• **Aim of the task**: Copy exactly, please, the lines of the data from its start through the line containing "return lens.material".

• **Data lines**:
'''

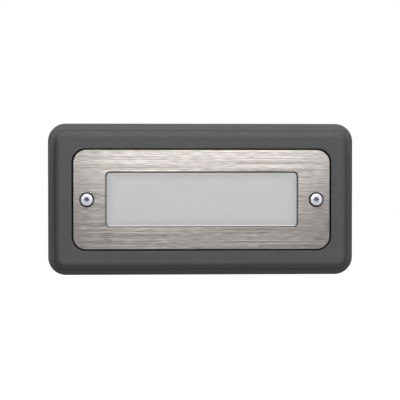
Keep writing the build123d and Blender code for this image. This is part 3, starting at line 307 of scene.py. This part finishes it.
def frosted_lens():
    """Pale grey frosted polycarbonate, unlit, with painted shade near its edges and a painted highlight along
    its lower border.
    """
    # the lens's own colour, then painted shade near its edges and a painted highlight along its lower border
    middle, edge, rim_highlight = (0.505, 0.505, 0.505), (0.425, 0.425, 0.425), (0.78, 0.78, 0.78)
    edge_start, edge_end, rim_height = 0.002, 0.014, 0.0009
    lens = Finish("lens_frosted", middle, roughness=0.5, specular=0.25)

    x, _, z = lens.parted(lens.coords)
    from_side = lens.math("SUBTRACT", lens_high.x, lens.unsigned(x))
    from_top = lens.math("SUBTRACT", lens_high.z, lens.unsigned(z))
    inward = lens.add("ShaderNodeMapRange", interpolation_type="SMOOTHERSTEP")
    inward.inputs["From Min"].default_value = edge_start
    inward.inputs["From Max"].default_value = edge_end
    lens.link(lens.math("MINIMUM", from_side, from_top), inward, "Value")
    tone = lens.mixed(inward.outputs["Result"], edge, lens.mottled(middle, repeats=30, share=0.01))
    lens.base(lens.mixed(lens.math("LESS_THAN", z, lens_face_low + rim_height), tone, rim_highlight))

    grain = lens.noise((900, 900, 900))
    lens.grained(grain, 0.45, 0.55, relief=0.05, depth=0.00005)
    return lens.material


def bright_plating():
    """Bluish bright plating of the screws, with faint marks."""
    plating = Finish("screw_steel", (0.66, 0.67, 0.74), roughness=0.44, metallic=0.35, specular=0.6)
    marks = plating.noise((2500, 2500, 2500))
    darker, lighter = (0.60, 0.61, 0.68), (0.70, 0.71, 0.78)
    plating.base(plating.colors(marks, [(noise_low, darker), (noise_high, lighter)]))
    plating.grained(marks, 0.38, 0.50, relief=0.08, depth=0.00005)
    return plating.material


def plain(
    name, color, roughness, metallic=0.0, specular=0.5, grain=600, relief=0.15, depth=0.0001, mottle=0.06
):
    """A finish with faint mottling in its colour, and a grain in its gloss and relief."""
    spread = 0.08
    finish = Finish(name, color, roughness, metallic, specular)
    finish.base(finish.mottled(color, repeats=grain / 8, share=mottle))
    fine = finish.noise((grain, grain, grain), detail=3.0)
    finish.grained(fine, max(0.05, roughness - spread), min(1.0, roughness + spread), relief, depth)
    return finish.material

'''

• **Finished task**:
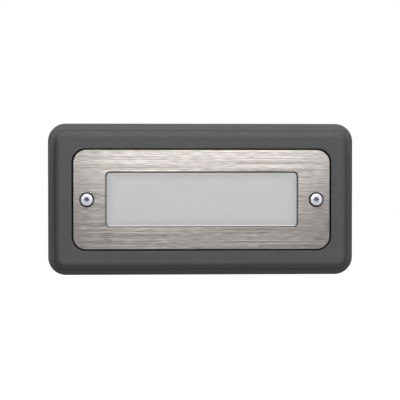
Keep writing the build123d and Blender code for this image. This is part 3, starting at line 307 of scene.py. This part finishes it.
def frosted_lens():
    """Pale grey frosted polycarbonate, unlit, with painted shade near its edges and a painted highlight along
    its lower border.
    """
    # the lens's own colour, then painted shade near its edges and a painted highlight along its lower border
    middle, edge, rim_highlight = (0.505, 0.505, 0.505), (0.425, 0.425, 0.425), (0.78, 0.78, 0.78)
    edge_start, edge_end, rim_height = 0.002, 0.014, 0.0009
    lens = Finish("lens_frosted", middle, roughness=0.5, specular=0.25)

    x, _, z = lens.parted(lens.coords)
    from_side = lens.math("SUBTRACT", lens_high.x, lens.unsigned(x))
    from_top = lens.math("SUBTRACT", lens_high.z, lens.unsigned(z))
    inward = lens.add("ShaderNodeMapRange", interpolation_type="SMOOTHERSTEP")
    inward.inputs["From Min"].default_value = edge_start
    inward.inputs["From Max"].default_value = edge_end
    lens.link(lens.math("MINIMUM", from_side, from_top), inward, "Value")
    tone = lens.mixed(inward.outputs["Result"], edge, lens.mottled(middle, repeats=30, share=0.01))
    lens.base(lens.mixed(lens.math("LESS_THAN", z, lens_face_low + rim_height), tone, rim_highlight))

    grain = lens.noise((900, 900, 900))
    lens.grained(grain, 0.45, 0.55, relief=0.05, depth=0.00005)
    return lens.material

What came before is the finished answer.